Friday, July 08, 2005

Here We Go Again ...

Last August 13 (a day that I wish to make a national holiday, called Outrage Day), I was at work watching a hurricane called Charley moving up the west coast of Florida. Nearly all of the forecasts had it moving up the Hillsborough River estuary and coming ashore near Tampa, which meant that I might get some wind and rain at my house, but not much else. However, a few meteorologists were predicting that it might come ashore sooner - which, in fact, it did.

Hurricane Charley's eye passed almost directly over my house that night. I lost some shingles from my roof, my privacy fence was cracked, and my entire neighborhood was without power for three days. I consider myself very fortunate, even (dare I say it?) blessed. Some people lost everything, or were without power for weeks (no air conditioning - in Florida - in August).

One thing I'll say for hurricanes - they make you rethink what's important. You enjoy cable TV, air conditioning and ice machines in your fridge, but when the power goes down and you're traveling all over the county just to find a bag of ice you have a greater understanding of the power those "conveniences" have over you.

Hurricanes Frances and Jeanne went over my house as well, causing far less damage than Charley did (which was good - parts of the county to the east and south of me still haven't recovered completely), and Ivan missed entirely. A friend of mine who lives in Pensacola told me that the damage caused there by Ivan was "beyond [her] capacity to describe" - and she's an extremely literate teacher.

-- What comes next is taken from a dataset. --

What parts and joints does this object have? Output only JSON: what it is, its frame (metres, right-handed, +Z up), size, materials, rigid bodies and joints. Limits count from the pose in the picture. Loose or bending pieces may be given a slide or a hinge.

So now we come to this year. We've already seen Arlene, Brett and Cindy, and now here comes Dennis, packing winds up to 150 mph and sure to savagely beat Cuba (but will we send any aid to them? Hell no - we might accidentally give some to Castro!) before emerging into the Gulf, getting stronger and, according to the projections, lay another dose of the Stomp and Whipsong on the Pensacola area.

Of course, I've got supplies laid in, including a generator. I'm not just taking the forecasts with a grain of salt - I'm using the whole shaker now.